Badan Pekerja MCW, Intan Dita menjelaskan, berdasarkan Peraturan KPU Nomor 24 Tahun 2018 tentang Dana Kampanye Pemilihan Umum Pasal 1 menyebutkan jika dana kampanye baik berupa uang, barang, dan jasa yang digunakan peserta pemilu wajib dilaporkan.

“Tapi kenyataannya di Kota Malang, pelaporan awal dana kampanye (LADK) baru dilakukan satu partai yaitu PDI Perjuangan. Namun identitas lengkap penyumbang tidak disertakan secara detail oleh penyumbang,” katanya saat menggelar konferensi pers di gedung DPRD Kota Malang, Rabu (30/1).

Padahal, lanjut Intan, berdasarkan PKPU Nomor 24 Tahun 2018 pasal 64 dinyatakan jika parpol yang tidak menyampaikan LADK sampai waktu yang ditentukan akan dikenai sanksi pembatalan sebagai peserta pemilu di wilayah yang bersangkutan.

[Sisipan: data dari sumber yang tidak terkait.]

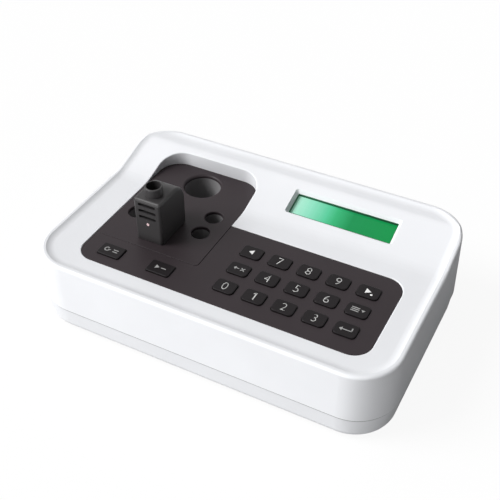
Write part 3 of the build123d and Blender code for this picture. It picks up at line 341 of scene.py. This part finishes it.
def printed(name, color):
    """Ink of the key legends."""
    return moulded(name, color, roughness=0.5, grain=3000.0, depth=0.005 * MM)


materials = {
    "case": case_material(),
    "panel": moulded("panel", (0.028, 0.021, 0.024), roughness=0.46, drift=0.06, grain=2400.0,
                     specular=0.22),
    "keys": moulded("keys", (0.011, 0.009, 0.010), roughness=0.40, drift=0.08, grain=2600.0,
                    depth=0.01 * MM, specular=0.14),
    "cover": moulded("cover", (0.034, 0.032, 0.033), roughness=0.42, drift=0.06, grain=2400.0,
                     specular=0.34),
    "cup": moulded("cup", (0.22, 0.215, 0.22), roughness=0.55, drift=0.05, specular=0.25),
    "lens": moulded("lens", (0.80, 0.58, 0.60), roughness=0.15, drift=0.02, grain=1500.0,
                    depth=0.005 * MM, specular=0.6, coat=0.5),
    "display_rim": moulded("display_rim", (0.025, 0.12, 0.06), roughness=0.5, drift=0.1, specular=0.2),
    "black_plastic": moulded("black_plastic", (0.02, 0.02, 0.021), roughness=0.45, drift=0.1),
    "clear_plastic": moulded("clear_plastic", (0.8, 0.84, 0.8), roughness=0.3),
    "connector_plastic": moulded("connector_plastic", (0.68, 0.64, 0.55), roughness=0.5, drift=0.04),
    "rubber": moulded("rubber", (0.022, 0.022, 0.023), roughness=0.8, drift=0.15, grain=900.0,
                      depth=0.06 * MM, specular=0.3),
    "steel": metal("steel", (0.62, 0.62, 0.61), roughness=0.32),
    "connector_steel": metal("connector_steel", (0.66, 0.66, 0.64), roughness=0.28, stretch=(1, 6, 1)),
    "aluminium": metal("aluminium", (0.8, 0.81, 0.82), roughness=0.36, stretch=(1, 1, 8)),
    "film": moulded("film", (0.62, 0.26, 0.05), roughness=0.3, drift=0.1, grain=400.0),
    "foam": foam_material(),
    "circuit_board": board_material(),
    "ribbon": ribbon_material(),
    "display_glass": display_material(),
    "legend": printed("legend", (0.56, 0.56, 0.55)),
    "legend_bright": printed("legend_bright", (0.86, 0.86, 0.85)),
    "legend_faint": printed("legend_faint", (0.36, 0.36, 0.355)),
}
slot_of = {entry["node"]: entry["material_slot"] for entry in frame["record"]["subparts"]}
for name, thing in nodes.items():
    thing.data.materials.clear()
    thing.data.materials.append(materials[slot_of[name]])


# Key legends

def key_top(body):
    """The middle of a key's top face."""
    low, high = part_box(body)
    return Vector(((low.x + high.x) / 2, (low.y + high.y) / 2, high.z))


def digit_mesh(text):
    """The flat outline of a digit, centred on its own middle."""
    curve = bpy.data.curves.new("digit", "FONT")
    curve.body = text
    curve.offset = DIGIT_THINNING
    holder = new_object("digit", curve)
    bpy.context.view_layer.update()
    mesh = bpy.data.meshes.new_from_object(holder)
    bpy.data.objects.remove(holder)
    xs = [v.co.x for v in mesh.vertices]
    ys = [v.co.y for v in mesh.vertices]
    scale = DIGIT_HEIGHT / (max(ys) - min(ys))
    middle = Vector(((max(xs) + min(xs)) / 2, (max(ys) + min(ys)) / 2, 0))
    for vertex in mesh.vertices:
        vertex.co = (vertex.co - middle) * scale
        vertex.co.x *= DIGIT_WIDTH_SHARE
    return mesh


def sign_mesh(draw):
    """The flat mesh of a sign, from the function that draws it."""
    mesh = bpy.data.meshes.new("sign")
    bm = bmesh.new()
    draw(bm)
    bmesh.ops.triangulate(bm, faces=bm.faces[:])
    bm.to_mesh(mesh)
    bm.free()
    return mesh


def print_legend(mesh, name, body, ink="legend"):
    """Gives a flat legend its thickness and lays it on a key, sunk in a little."""
    bm = bmesh.new()
    bm.from_mesh(mesh)
    bmesh.ops.recalc_face_normals(bm, faces=bm.faces[:])
    for face in bm.faces:
        if face.normal.z < 0:
            face.normal_flip()
    made = bmesh.ops.extrude_face_region(bm, geom=bm.faces[:])
    for item in made["geom"]:
        if isinstance(item, bmesh.types.BMVert):
            item.co.z += LEGEND_THICK + LEGEND_SINK
    bmesh.ops.recalc_face_normals(bm, faces=bm.faces[:])
    bm.to_mesh(mesh)
    bm.free()
    mesh.transform(Matrix.Translation(key_top(body) - Vector((0, 0, LEGEND_SINK))))
    mesh.materials.clear()
    mesh.materials.append(materials[ink])
    thing = new_object(name, mesh)
    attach(thing, body)


# Signs, drawn in millimetres from the middle of the key

def fill(bm, *corners):
    """A filled outline with the given corners."""
    bm.faces.new([bm.verts.new((x * MM, y * MM, 0)) for x, y in corners])


def bar(bm, x0, y0, x1, y1, width=STROKE):
    """A straight stroke."""
    length = math.hypot(x1 - x0, y1 - y0)
    nx = -(y1 - y0) / length * width / 2
    ny = (x1 - x0) / length * width / 2
    fill(bm, (x0 + nx, y0 + ny), (x0 - nx, y0 - ny), (x1 - nx, y1 - ny), (x1 + nx, y1 + ny))


def dot(bm, x, y):
    """A round dot."""
    place = Matrix.Translation((x * MM, y * MM, 0))
    bmesh.ops.create_circle(bm, cap_ends=True, segments=DOT_SEGMENTS, radius=DOT_RADIUS * MM, matrix=place)


def arc(bm, x, y, radius, start, end):
    """A curved stroke about a centre, anticlockwise between two angles in degrees."""
    centre = Vector((x, y, 0)) * MM
    turn = math.radians(start)
    outward = Vector((math.cos(turn), math.sin(turn), 0)) * MM
    inner = bm.verts.new(centre + outward * (radius - STROKE / 2))
    outer = bm.verts.new(centre + outward * (radius + STROKE / 2))
    edge = bm.edges.new((inner, outer))
    bmesh.ops.spin(bm, geom=[inner, outer, edge], cent=centre, axis=(0, 0, 1),
                   angle=math.radians(end - start), steps=ARC_STEPS)


def draw_one(bm):
    """The digit 1: a stem and a flag."""
    bar(bm, 0.35, -3.0, 0.35, 3.0, width=ONE_STEM)
    bar(bm, 0.45, 2.75, -1.15, 1.75)


def draw_left(bm):
    """An arrowhead to the left."""
    fill(bm, (-2.0, 0.0), (1.1, -2.0), (1.1, 2.0))


def draw_right(bm):
    """An arrowhead to the right, and a dot."""
    fill(bm, (-1.9, -2.2), (-1.9, 2.2), (1.6, 0.0))
    dot(bm, 2.3, -2.2)


def draw_clear(bm):
    """An arrow back, and a cross."""
    fill(bm, (-3.4, 0.0), (-1.9, 1.5), (-1.9, -1.5))
    bar(bm, -1.9, 0.0, 0.2, 0.0)
    bar(bm, 1.4, -1.2, 3.8, 1.2)
    bar(bm, 1.4, 1.2, 3.8, -1.2)


def draw_menu(bm):
    """Three lines, and an arrowhead down."""
    for y in (1.4, 0.0, -1.4):
        bar(bm, -4.0, y, 1.0, y)
    fill(bm, (2.0, 0.8), (4.4, 0.8), (3.2, -0.9))


def draw_enter(bm):
    """An arrow that comes down and turns left."""
    fill(bm, (-4.0, -0.6), (-2.2, 0.9), (-2.2, -2.1))
    bar(bm, -2.3, -0.6, 3.7, -0.6)
    bar(bm, 3.4, -0.9, 3.4, 1.9)


def draw_restart(bm):
    """A turning arrow, and two lines."""
    arc(bm, -3.1, 0.0, radius=1.5, start=60, end=360)
    fill(bm, (-2.7, 0.3), (-0.5, 0.3), (-1.6, -1.2))
    for y in (0.9, -0.9):
        bar(bm, 1.2, y, 4.6, y)


def draw_start(bm):
    """An arrowhead to the right, and a line."""
    fill(bm, (-3.2, -1.6), (-3.2, 1.6), (-0.6, 0.0))
    bar(bm, 0.6, 0.0, 3.9, 0.0)


for digit in range(10):
    outline = sign_mesh(draw_one) if digit == 1 else digit_mesh(str(digit))
    print_legend(outline, f"legend_{digit}", f"key_{digit}")

signs = {
    "left": (draw_left, "legend_bright"),
    "right": (draw_right, "legend_bright"),
    "clear": (draw_clear, "legend_faint"),
    "menu": (draw_menu, "legend_faint"),
    "enter": (draw_enter, "legend_faint"),
    "restart": (draw_restart, "legend_faint"),
    "start": (draw_start, "legend_faint"),
}
for name, (draw, ink) in signs.items():
    print_legend(sign_mesh(draw), f"legend_{name}", f"key_{name}", ink)


# Camera

camera_data = bpy.data.cameras.new("camera")
camera_data.sensor_width = SENSOR_WIDTH
camera_data.lens = FOCAL_LENGTH
camera_data.clip_start = CLIP_START
camera = new_object("camera", camera_data)
camera.location = CAMERA_PLACE
aim(camera, CAMERA_WAY)
bpy.context.scene.camera = camera


# Floor

def floor_material():
    """A floor that the camera sees white with a faint shadow, and that throws only a little light back."""
    material = bpy.data.materials.new("floor")
    material.use_nodes = True
    tree = material.node_tree
    tree.nodes.clear()
    bounce = tree.nodes.new("ShaderNodeBsdfDiffuse")
    bounce.inputs["Color"].default_value = FLOOR_BOUNCE
    shadow = tree.nodes.new("ShaderNodeBsdfDiffuse")
    shadow.inputs["Color"].default_value = FLOOR_SHADOW
    glow = tree.nodes.new("ShaderNodeEmission")
    glow.inputs["Color"].default_value = WHITE
    glow.inputs["Strength"].default_value = FLOOR_GLOW
    seen = tree.nodes.new("ShaderNodeAddShader")
    tree.links.new(shadow.outputs[0], seen.inputs[0])
    tree.links.new(glow.outputs[0], seen.inputs[1])
    path = tree.nodes.new("ShaderNodeLightPath")
    mix = tree.nodes.new("ShaderNodeMixShader")
    tree.links.new(path.outputs["Is Camera Ray"], mix.inputs["Fac"])
    tree.links.new(bounce.outputs[0], mix.inputs[1])
    tree.links.new(seen.outputs[0], mix.inputs[2])
    output = tree.nodes.new("ShaderNodeOutputMaterial")
    tree.links.new(mix.outputs[0], output.inputs["Surface"])
    return material


floor_mesh = bpy.data.meshes.new("floor")
bm = bmesh.new()
bmesh.ops.create_circle(bm, cap_ends=True, segments=FLOOR_SEGMENTS, radius=FLOOR_RADIUS)
bm.to_mesh(floor_mesh)
bm.free()
floor = new_object("floor", floor_mesh)
floor.location.z = -FLOOR_DROP
floor_mesh.materials.append(floor_material())


# Lamps

def flat_lamp(name, place, target, size, power):
    """A rectangular lamp that lights the object and isn't seen itself."""
    data = bpy.data.lights.new(name, "AREA")
    data.shape = "RECTANGLE"
    data.size = size[0]
    data.size_y = size[1]
    data.energy = power
    lamp = new_object(name, data)
    lamp.location = place
    lamp.visible_camera = False
    aim(lamp, target - place)


sun_data = bpy.data.lights.new("key_light", "SUN")
sun_data.energy = SUN_STRENGTH
sun_data.angle = SUN_SPREAD
aim(new_object("key_light", sun_data), SUN_WAY)
flat_lamp("soft_box", FRONT_LAMP_PLACE, FRONT_LAMP_AIM, FRONT_LAMP_SIZE, FRONT_LAMP_POWER)
flat_lamp("side_fill", SIDE_LAMP_PLACE, SIDE_LAMP_AIM, SIDE_LAMP_SIZE, SIDE_LAMP_POWER)


# World

def light_world():
    """A sky that lights from one side, and plain white for camera, glass and mirror rays."""
    world = bpy.data.worlds.new("world")
    bpy.context.scene.world = world
    world.use_nodes = True
    tree = world.node_tree
    tree.nodes.clear()
    place = tree.nodes.new("ShaderNodeTexCoord")
    side = tree.nodes.new("ShaderNodeVectorMath")
    side.operation = "DOT_PRODUCT"
    side.inputs[1].default_value = SKY_WAY
    tree.links.new(place.outputs["Generated"], side.inputs[0])
    strength = map_range(tree, side.outputs["Value"], source=SKY_SPAN, target=(0.0, SKY_STRENGTH))
    sky = tree.nodes.new("ShaderNodeBackground")
    sky.inputs["Color"].default_value = WHITE
    tree.links.new(strength, sky.inputs["Strength"])
    white = tree.nodes.new("ShaderNodeBackground")
    white.inputs["Color"].default_value = WHITE
    white.inputs["Strength"].default_value = 1.0
    path = tree.nodes.new("ShaderNodeLightPath")
    straight = maths(tree, "MAXIMUM", path.outputs["Is Camera Ray"], path.outputs["Is Transmission Ray"])
    seen = maths(tree, "MAXIMUM", straight, path.outputs["Is Glossy Ray"])
    mix = tree.nodes.new("ShaderNodeMixShader")
    tree.links.new(seen, mix.inputs["Fac"])
    tree.links.new(sky.outputs[0], mix.inputs[1])
    tree.links.new(white.outputs[0], mix.inputs[2])
    output = tree.nodes.new("ShaderNodeOutputWorld")
    tree.links.new(mix.outputs[0], output.inputs["Surface"])


light_world()
bpy.context.scene.view_settings.view_transform = "Standard"

bpy.context.view_layer.update()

Proses pelaporan dana kampanye sendiri ada tiga tahapan. Mulai laporan dana awal kampanye (LADK), laporan penerimaan sumbangan dana kampanye (LPSDK), dan laporan penerimaan dan pengeluaran dana kampanye (LPPDK).

“Proses pelaporan LADK terakhir dilaksanakan 23 September 2018, dan LPSDK dilaporkan pada 1 Januari 2019 kepada KPU Kota Malang,” imbuhnya.

Intan menambahkan, berdasarkan kajian MCW, pelaporan LPSDK dilakukan oleh 13 partai politik. Akan tetapi terdapat satu partai yaitu Nasdem tidak menyampaikan LPSDK kepada KPU. Sedangkan dari hasil akhir yang diumumkan, pembiayaan yang digunakan untuk pencalonan legislatif masih cukup besar, dan sumber penyumbang belum jelas. Sehingga membuat kecurigaan di masyarakat.
Pada LPSDK dijelaskan jika dana yang digunakan parpol dan calon anggota diatur dengan proporsi 30 persen (parpol) banding 70 persen (caleg). Sedangkan jenis sumbangan terbagi atas uang, barang, dan jasa.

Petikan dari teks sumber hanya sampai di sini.